The whole thing is a century-long train wreck- we could have easily followed along as it happened. The extractive industries have a long history of leaving a hazardous and unsightly mess in their wake so there is nothing new here. Industry has socialized the cleanup cost and kept the profits.

It is pathetic that someone would even have to remind them to at least seal the damned well when they were done with it. Walking away from a well that is or could be venting natural gas and hydrogen sulfide is obviously unethical. Transfer of ownership or bankruptcy should be no excuse by statute.

States like North Dakota, for example, have statutes relating to wells having “abandoned well” status.

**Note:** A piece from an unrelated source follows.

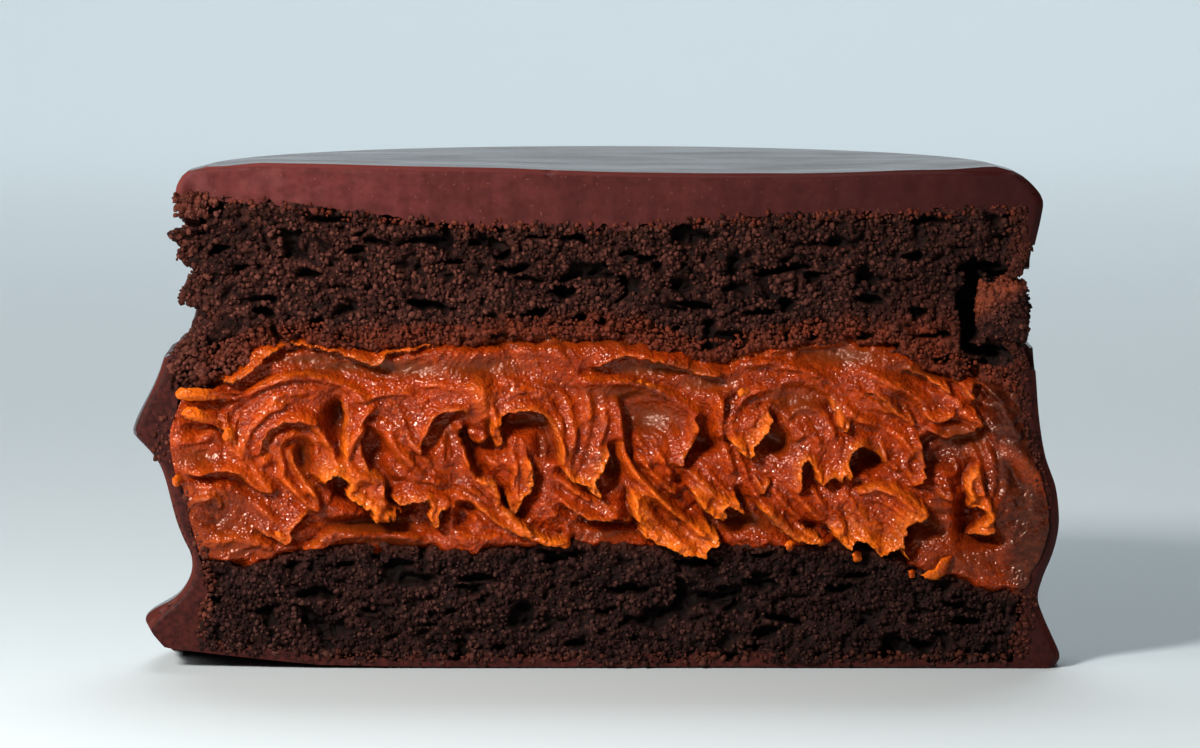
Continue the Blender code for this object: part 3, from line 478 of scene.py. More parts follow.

For various reasons, wells stop producing.  State law requires that the site be reclaimed and directs the Industrial Commission to oversee that process.

The upstream exploration and production (E&P) side of the oil & gas industry should collectively pay for this. However, like most businesses, they will only respond to the threat of added costs. But, we’re not asking them to split the atom. This issue could be solved at a single board of directors meeting at any E&P company.

Naturally, the oil & gas lobby will howl like banshees at the very notion of holding the industry responsible. Refiners and distributors of distillates, I think rightfully, will say that they are not at fault. So it has to be upstream.

But what about the owner of the mineral rights? Should they be free from liability? Not being a legal scholar, I can only surmise that this is old turf.

A modest excise tax on every barrel of oil or every million cubic feet of gas would accumulate into a sizeable fund over time. But would E&P companies just leave every abandoned well uncapped thinking that they have already paid for it? Hard to say. There would be legions of corporate cost accountants and executives working on it though.

American voters have yet to elect a congress or legislature that will write law to hold E&P oil & gas or somebody responsible for the blight that oil & gas brings. The industry lobby knows that all they have to do is float out the twin dementors of lost jobs and economic despair to frighten the public into submission. Works every time.

When Colorado tried to pass a ballot initiative recently to ban oil & gas well operations within some expanded distance from residential neighborhoods, the industry had employees on the streets protesting even in my own small bedroom community. They seemed convinced that their livelihoods were in imminent danger. The initiative was voted down. Basically, it would have barred most drilling within cities. Would this have cost jobs? Well, I think that the frosting on the cake would have been ever so slightly thinner.